Dataset records »
-- Begin --

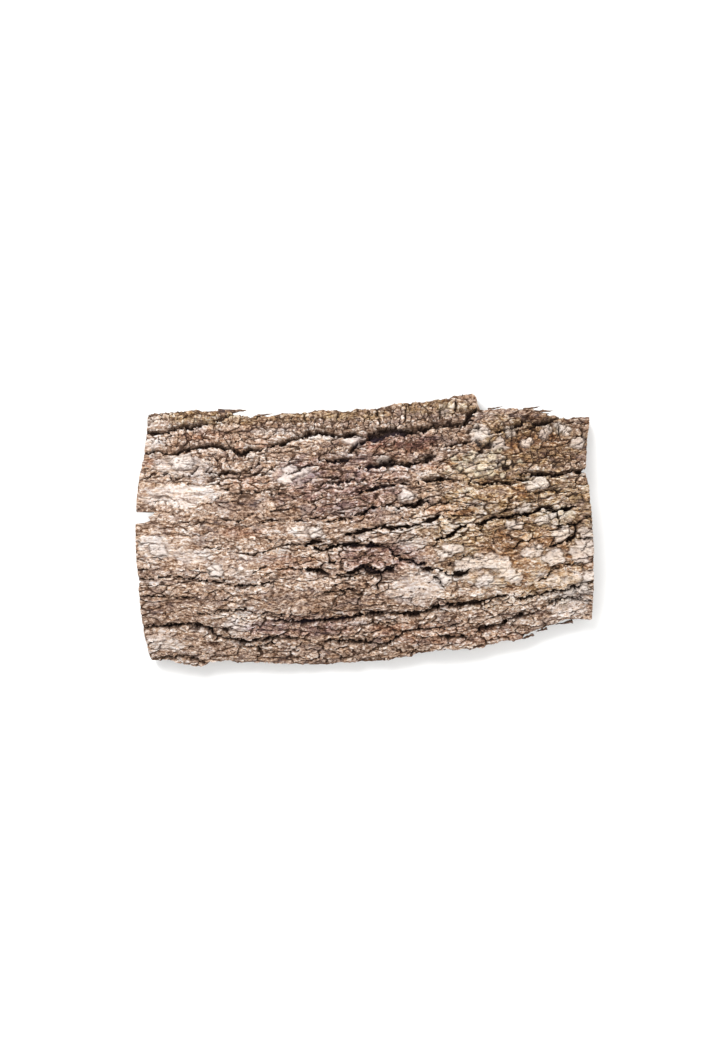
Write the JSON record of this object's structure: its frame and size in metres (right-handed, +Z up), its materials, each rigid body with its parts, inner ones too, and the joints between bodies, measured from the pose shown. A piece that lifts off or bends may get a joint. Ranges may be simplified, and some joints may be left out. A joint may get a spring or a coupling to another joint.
{
  "type": "piece of bark",
  "caption": "Arched plate of deeply fissured tree bark, smooth underneath, lying on its two long edges with the rough side up.",
  "frame": {"origin": "middle of the bounding box at its lowest level, on the surface that the bark lies on", "axes": "+X along the grain towards the narrower end, +Z up out of the rough side"},
  "size_m": [0.3016, 0.1844, 0.0413],
  "materials": {
    "bark": "rough, dry and matt"
  },
  "bodies": {
    "root": {"bark": "bark"}
  },
  "joints": []
}
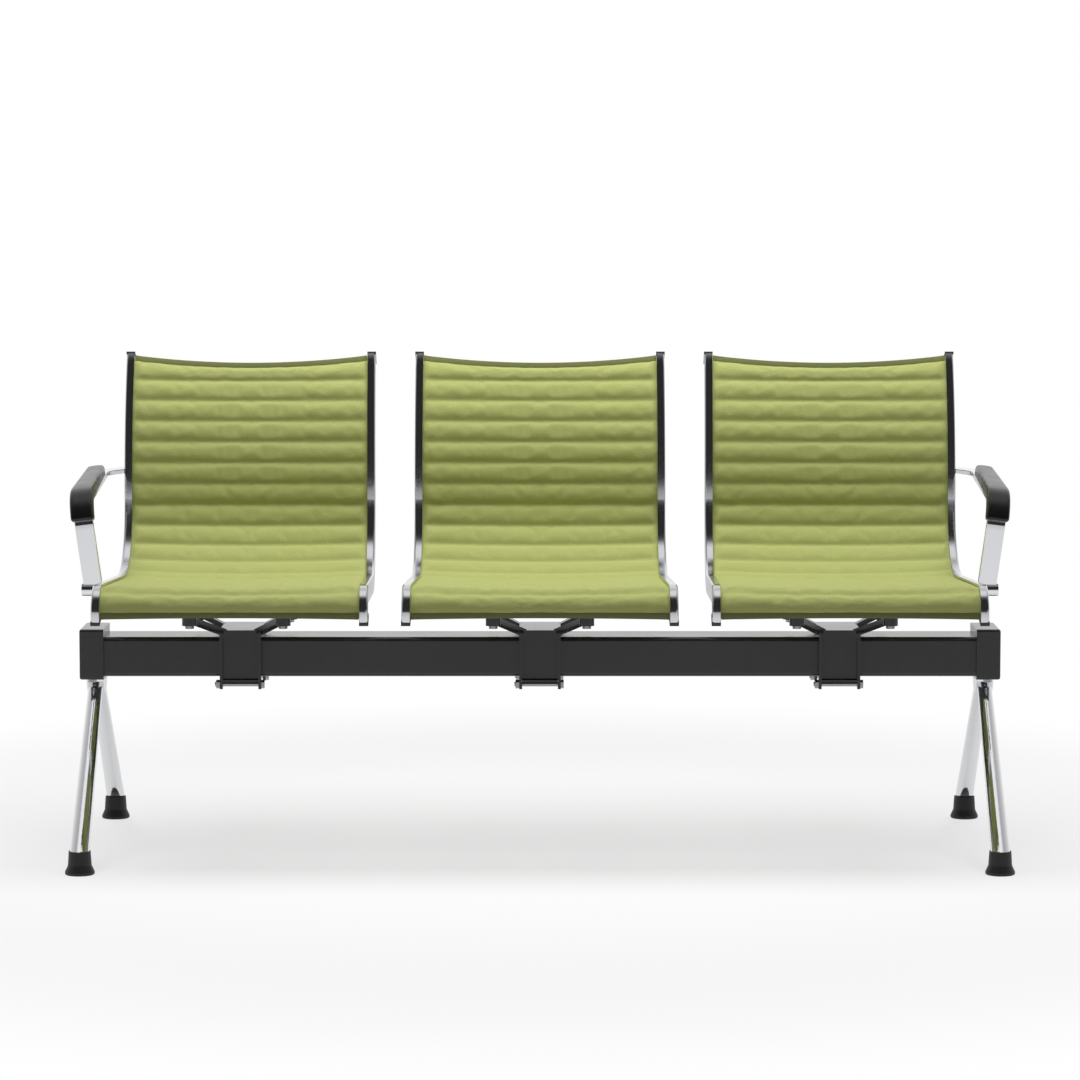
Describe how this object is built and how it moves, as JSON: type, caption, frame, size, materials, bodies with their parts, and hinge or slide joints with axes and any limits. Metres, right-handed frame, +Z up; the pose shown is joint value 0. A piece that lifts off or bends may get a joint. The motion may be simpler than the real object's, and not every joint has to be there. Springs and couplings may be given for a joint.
{
  "type": "beam seating",
  "caption": "Free-standing waiting-room bench: ribbed sling seats side by side on one black beam, with splayed chromed legs, screw-in levelling feet and an arm loop at each outer end.",
  "frame": {"origin": "on the floor, under the middle of the beam", "axes": "+X along the beam, to the right of a person who faces the seats; +Y to the back of the seats; +Z up"},
  "size_m": [1.6208, 0.65, 0.8547],
  "materials": {
    "green_fabric": "woven olive-green upholstery, padded and sewn in ribs",
    "polished_aluminium": "polished cast aluminium",
    "chrome": "bright chrome on steel",
    "black_powder_coat": "satin black powder coat",
    "black_plastic": "matt moulded plastic",
    "black_soft_pad": "self-skinned black foam",
    "zinc_plated_steel": "zinc-plated steel"
  },
  "bodies": {
    "bench": {"beam": "black_powder_coat", "left_head": "black_powder_coat", "left_leg_hub": "chrome", "left_front_leg": "chrome", "left_front_foot_socket": "black_plastic", "left_rear_leg": "chrome", "left_rear_foot_socket": "black_plastic", "left_arm_loop": "chrome", "left_arm_pad": "black_soft_pad", "right_head": "black_powder_coat", "right_leg_hub": "chrome", "right_front_leg": "chrome", "right_front_foot_socket": "black_plastic", "right_rear_leg": "chrome", "right_rear_foot_socket": "black_plastic", "right_arm_loop": "chrome", "right_arm_pad": "black_soft_pad", "left_seat_sling": "green_fabric", "left_seat_left_rail": "polished_aluminium", "left_seat_right_rail": "polished_aluminium", "left_seat_rail_caps": "black_plastic", "left_seat_front_spreader": "polished_aluminium", "left_seat_rear_spreader": "polished_aluminium", "left_seat_back_spreader": "polished_aluminium", "left_seat_saddle": "black_powder_coat", "left_seat_clamp_plate": "black_powder_coat", "middle_seat_sling": "green_fabric", "middle_seat_left_rail": "polished_aluminium", "middle_seat_right_rail": "polished_aluminium", "middle_seat_rail_caps": "black_plastic", "middle_seat_front_spreader": "polished_aluminium", "middle_seat_rear_spreader": "polished_aluminium", "middle_seat_back_spreader": "polished_aluminium", "middle_seat_saddle": "black_powder_coat", "middle_seat_clamp_plate": "black_powder_coat", "right_seat_sling": "green_fabric", "right_seat_left_rail": "polished_aluminium", "right_seat_right_rail": "polished_aluminium", "right_seat_rail_caps": "black_plastic", "right_seat_front_spreader": "polished_aluminium", "right_seat_rear_spreader": "polished_aluminium", "right_seat_back_spreader": "polished_aluminium", "right_seat_saddle": "black_powder_coat", "right_seat_clamp_plate": "black_powder_coat", "head_screws": "zinc_plated_steel", "clamp_bolts": "zinc_plated_steel", "yoke_bolts": "zinc_plated_steel", "spreader_screws": "zinc_plated_steel", "arm_screws": "zinc_plated_steel"},
    "left_front_glide": {"left_front_glide_base": "black_plastic", "left_front_glide_stud": "zinc_plated_steel"},
    "left_rear_glide": {"left_rear_glide_base": "black_plastic", "left_rear_glide_stud": "zinc_plated_steel"},
    "right_front_glide": {"right_front_glide_base": "black_plastic", "right_front_glide_stud": "zinc_plated_steel"},
    "right_rear_glide": {"right_rear_glide_base": "black_plastic", "right_rear_glide_stud": "zinc_plated_steel"}
  },
  "joints": [
    {"name": "left_front_glide_screw", "type": "slide", "parent": "bench", "child": "left_front_glide", "axis": [0, 0, -1], "range_m": [0, 0.012]},
    {"name": "left_rear_glide_screw", "type": "slide", "parent": "bench", "child": "left_rear_glide", "axis": [0, 0, -1], "range_m": [0, 0.012]},
    {"name": "right_front_glide_screw", "type": "slide", "parent": "bench", "child": "right_front_glide", "axis": [0, 0, -1], "range_m": [0, 0.012]},
    {"name": "right_rear_glide_screw", "type": "slide", "parent": "bench", "child": "right_rear_glide", "axis": [0, 0, -1], "range_m": [0, 0.012]}
  ]
}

-- End --

What is needed » Every entry should be output exactly as written, please.

Reply »
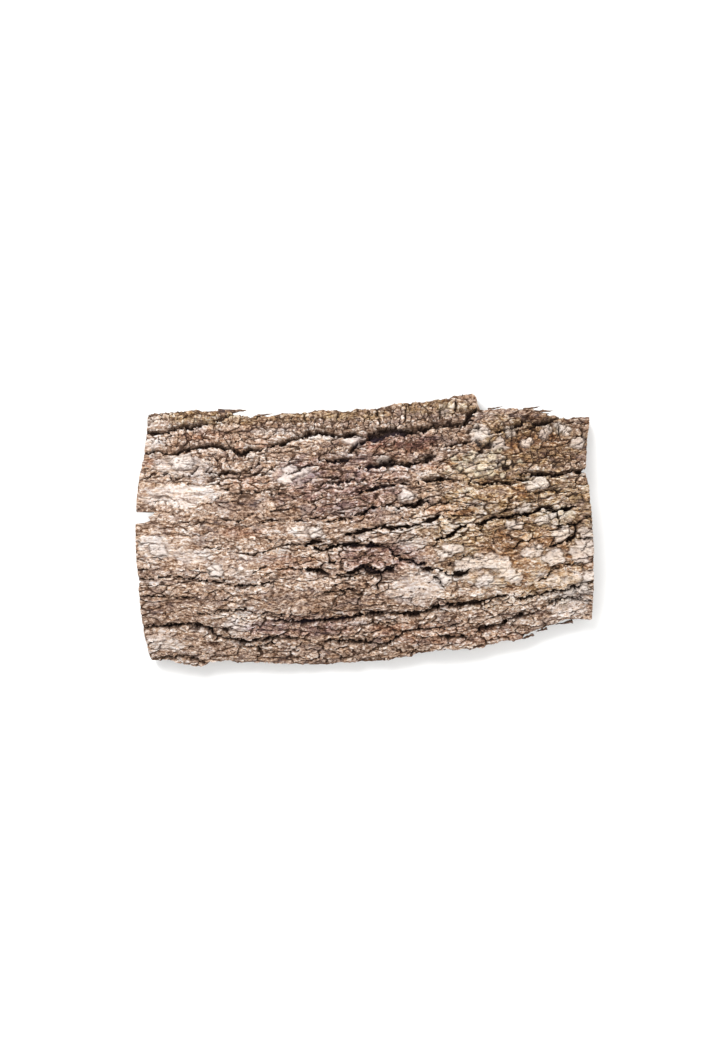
Write the JSON record of this object's structure: its frame and size in metres (right-handed, +Z up), its materials, each rigid body with its parts, inner ones too, and the joints between bodies, measured from the pose shown. A piece that lifts off or bends may get a joint. Ranges may be simplified, and some joints may be left out. A joint may get a spring or a coupling to another joint.
{
  "type": "piece of bark",
  "caption": "Arched plate of deeply fissured tree bark, smooth underneath, lying on its two long edges with the rough side up.",
  "frame": {"origin": "middle of the bounding box at its lowest level, on the surface that the bark lies on", "axes": "+X along the grain towards the narrower end, +Z up out of the rough side"},
  "size_m": [0.3016, 0.1844, 0.0413],
  "materials": {
    "bark": "rough, dry and matt"
  },
  "bodies": {
    "root": {"bark": "bark"}
  },
  "joints": []
}
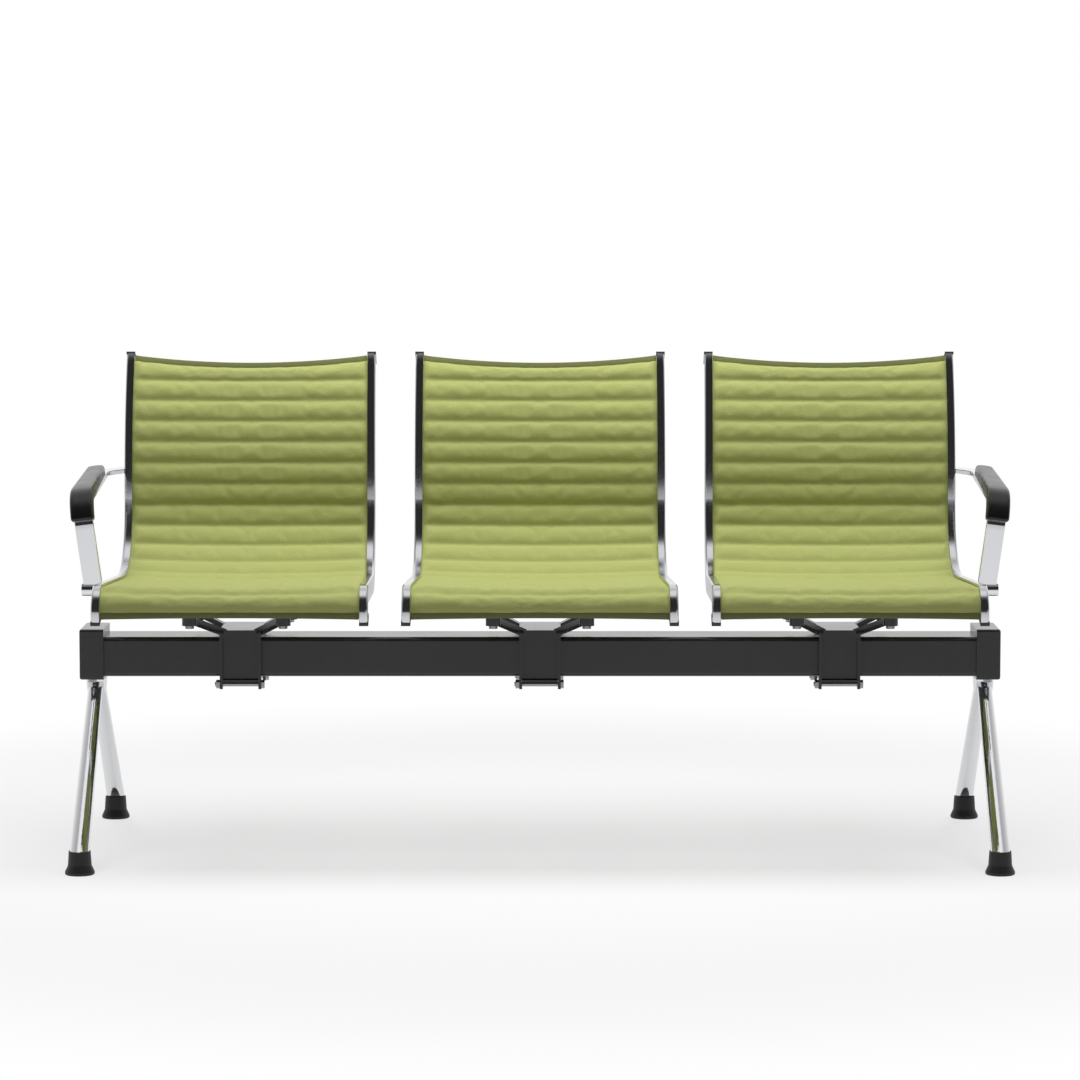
Describe how this object is built and how it moves, as JSON: type, caption, frame, size, materials, bodies with their parts, and hinge or slide joints with axes and any limits. Metres, right-handed frame, +Z up; the pose shown is joint value 0. A piece that lifts off or bends may get a joint. The motion may be simpler than the real object's, and not every joint has to be there. Springs and couplings may be given for a joint.
{
  "type": "beam seating",
  "caption": "Free-standing waiting-room bench: ribbed sling seats side by side on one black beam, with splayed chromed legs, screw-in levelling feet and an arm loop at each outer end.",
  "frame": {"origin": "on the floor, under the middle of the beam", "axes": "+X along the beam, to the right of a person who faces the seats; +Y to the back of the seats; +Z up"},
  "size_m": [1.6208, 0.65, 0.8547],
  "materials": {
    "green_fabric": "woven olive-green upholstery, padded and sewn in ribs",
    "polished_aluminium": "polished cast aluminium",
    "chrome": "bright chrome on steel",
    "black_powder_coat": "satin black powder coat",
    "black_plastic": "matt moulded plastic",
    "black_soft_pad": "self-skinned black foam",
    "zinc_plated_steel": "zinc-plated steel"
  },
  "bodies": {
    "bench": {"beam": "black_powder_coat", "left_head": "black_powder_coat", "left_leg_hub": "chrome", "left_front_leg": "chrome", "left_front_foot_socket": "black_plastic", "left_rear_leg": "chrome", "left_rear_foot_socket": "black_plastic", "left_arm_loop": "chrome", "left_arm_pad": "black_soft_pad", "right_head": "black_powder_coat", "right_leg_hub": "chrome", "right_front_leg": "chrome", "right_front_foot_socket": "black_plastic", "right_rear_leg": "chrome", "right_rear_foot_socket": "black_plastic", "right_arm_loop": "chrome", "right_arm_pad": "black_soft_pad", "left_seat_sling": "green_fabric", "left_seat_left_rail": "polished_aluminium", "left_seat_right_rail": "polished_aluminium", "left_seat_rail_caps": "black_plastic", "left_seat_front_spreader": "polished_aluminium", "left_seat_rear_spreader": "polished_aluminium", "left_seat_back_spreader": "polished_aluminium", "left_seat_saddle": "black_powder_coat", "left_seat_clamp_plate": "black_powder_coat", "middle_seat_sling": "green_fabric", "middle_seat_left_rail": "polished_aluminium", "middle_seat_right_rail": "polished_aluminium", "middle_seat_rail_caps": "black_plastic", "middle_seat_front_spreader": "polished_aluminium", "middle_seat_rear_spreader": "polished_aluminium", "middle_seat_back_spreader": "polished_aluminium", "middle_seat_saddle": "black_powder_coat", "middle_seat_clamp_plate": "black_powder_coat", "right_seat_sling": "green_fabric", "right_seat_left_rail": "polished_aluminium", "right_seat_right_rail": "polished_aluminium", "right_seat_rail_caps": "black_plastic", "right_seat_front_spreader": "polished_aluminium", "right_seat_rear_spreader": "polished_aluminium", "right_seat_back_spreader": "polished_aluminium", "right_seat_saddle": "black_powder_coat", "right_seat_clamp_plate": "black_powder_coat", "head_screws": "zinc_plated_steel", "clamp_bolts": "zinc_plated_steel", "yoke_bolts": "zinc_plated_steel", "spreader_screws": "zinc_plated_steel", "arm_screws": "zinc_plated_steel"},
    "left_front_glide": {"left_front_glide_base": "black_plastic", "left_front_glide_stud": "zinc_plated_steel"},
    "left_rear_glide": {"left_rear_glide_base": "black_plastic", "left_rear_glide_stud": "zinc_plated_steel"},
    "right_front_glide": {"right_front_glide_base": "black_plastic", "right_front_glide_stud": "zinc_plated_steel"},
    "right_rear_glide": {"right_rear_glide_base": "black_plastic", "right_rear_glide_stud": "zinc_plated_steel"}
  },
  "joints": [
    {"name": "left_front_glide_screw", "type": "slide", "parent": "bench", "child": "left_front_glide", "axis": [0, 0, -1], "range_m": [0, 0.012]},
    {"name": "left_rear_glide_screw", "type": "slide", "parent": "bench", "child": "left_rear_glide", "axis": [0, 0, -1], "range_m": [0, 0.012]},
    {"name": "right_front_glide_screw", "type": "slide", "parent": "bench", "child": "right_front_glide", "axis": [0, 0, -1], "range_m": [0, 0.012]},
    {"name": "right_rear_glide_screw", "type": "slide", "parent": "bench", "child": "right_rear_glide", "axis": [0, 0, -1], "range_m": [0, 0.012]}
  ]
}